2. Avoid the stilted, pretentious, anally-retentive compulsion to use the third person pronoun one when you want to provide a general example.
NOT: When one shops for crack cocaine, one should try to purchase the product through third party acquaintances who retrieve the crack and deliver it to one, which makes it less likely that one finds himself bleeding to death on a street in an unfriendly neighborhood of track houses.
BUT: Cop your crack from a buddy, not a dealer, or you might find yourself bleeding to death in some godforsaken lower lower middle class cul-de-sac located in Phosphate Acres.

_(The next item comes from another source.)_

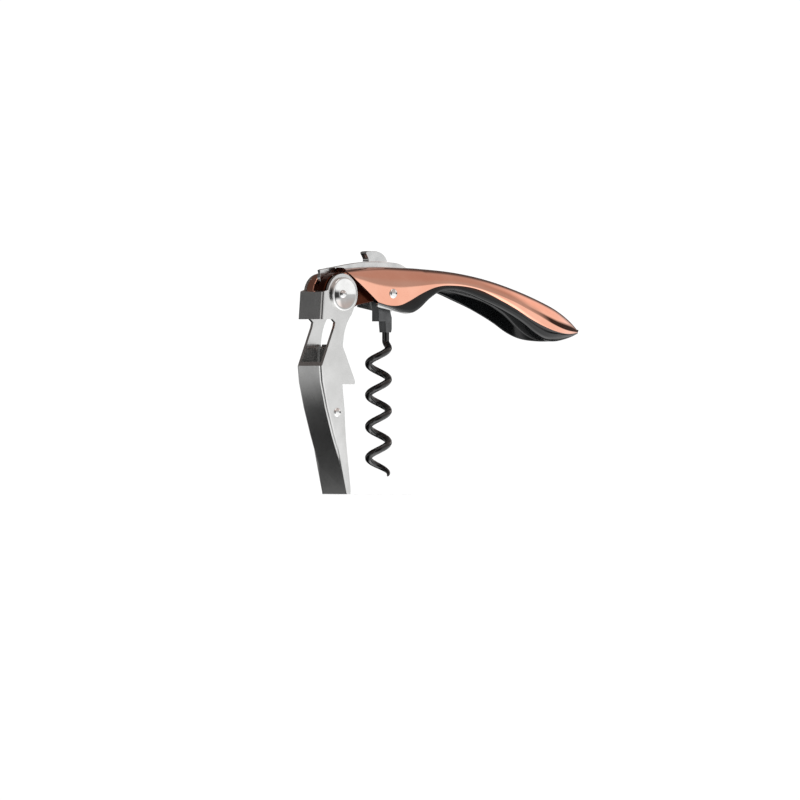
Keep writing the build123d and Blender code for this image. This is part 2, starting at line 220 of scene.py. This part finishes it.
def metal(name, look):
    # colour drifts between two tones, roughness between two limits, and grain or peel lifts the surface
    material, tree, shader, coordinates = startMaterial(name, {"Metallic": 1.0})
    stretch = addNode(tree, "ShaderNodeMapping", {"Scale": look["grainStretch"]},
                      {"Vector": (coordinates, "Object")})
    drift = addNode(tree, "ShaderNodeTexNoise", {"Scale": 1000 / look["driftMm"], "Detail": 4.0},
                    {"Vector": (coordinates, "Object")})
    tone = addNode(tree, "ShaderNodeValToRGB", {}, {"Fac": (drift, "Fac")})
    rampStops(tone, [(0.35, toLinear(look["dark"])), (0.65, toLinear(look["light"]))])
    tree.links.new(tone.outputs["Color"], shader.inputs["Base Color"])
    grain = addNode(tree, "ShaderNodeTexNoise", {
        "Scale": 1000 / look["grainMm"], "Detail": 3.0, "Roughness": 0.6},
        {"Vector": (stretch, "Vector")})
    rough = addNode(tree, "ShaderNodeMapRange", {
        "From Min": 0.3, "From Max": 0.7, "To Min": look["roughness"][0], "To Max": look["roughness"][1]},
        {"Value": (grain, "Fac")})
    tree.links.new(rough.outputs["Result"], shader.inputs["Roughness"])
    peel = addNode(tree, "ShaderNodeBump", {"Strength": look["bump"], "Distance": look["bumpMm"] * mm},
                   {"Height": (grain, "Fac")})
    tree.links.new(peel.outputs["Normal"], shader.inputs["Normal"])
    return material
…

If you find yourself incapable of committing to such shocking familiarity, you can eliminate both one and you:
Cop crack from an acquaintance, not a dealer, and avoid bleeding to death in some godforsaken lower middle class cul-de-sac located in Phosphate Acres.
3. Every time you proofread, look for nouns that could be more definitive.
For example, our English Department uses a vocabulary series called Wordly Wise. I still use my original 1985 copy for nostalgia’s sake, and believe or not, the publishers have seen fit to make various changes over the years, like dropping the word “buxom” (defined as “plump”) from its word lists.
Here’s an original sentence from my 1985 edition : “The answer to the conundrum ‘Why did the Arab starve in the desert’ is ‘because he couldn’t use the sand which was there.’”
Here’s the edited 2015 version: “The answer to the conundrum ‘Why did the man starve in the desert’ is ‘because he couldn’t use the sand which was there.’”
The first one is much superior because you get a visual clue as to what the man looks like, his native costume, etc.
Plus, when did the word “Arab” become pejorative in and of itself?
4. Be precise using the relative pronouns “who,” which,” and “that.” For example, the sentences above use the pronoun “which” imprecisely. Both sentences regarding the conundrum should read “the sand that was there,” even though it fucks up the joke, a groaner anyway.
Here are the rules.
Use “who” instead of “that” for people.
NOT: He’s one of those Rolex-wearing Saudis that only flies first class.
But: He’s one of those Rolex-wearing Saudis who only flies first class.
Most people won’t notice, but the ones who do, do.
The choice between “that” and “which” is more subtle. Use “which” only when you’re adding superfluous info to the sentence, in other words, parenthetical, i.e., non crucial, information.
For example, I totaled a
car Lamborghini that I had stolen from Prince Alwaleed Bin Talal Alsaud.
I totaled a Lamborghini this morning, which obviously got my day off to a less than stellar start.
5. Don’t write when you’re drunk or high on judiciously purchased crack, or if you do, proofread when sober.
Well, ladies and gentlemen, bulldogs and babies, there you have them: five quick tips that that will make you a better writer.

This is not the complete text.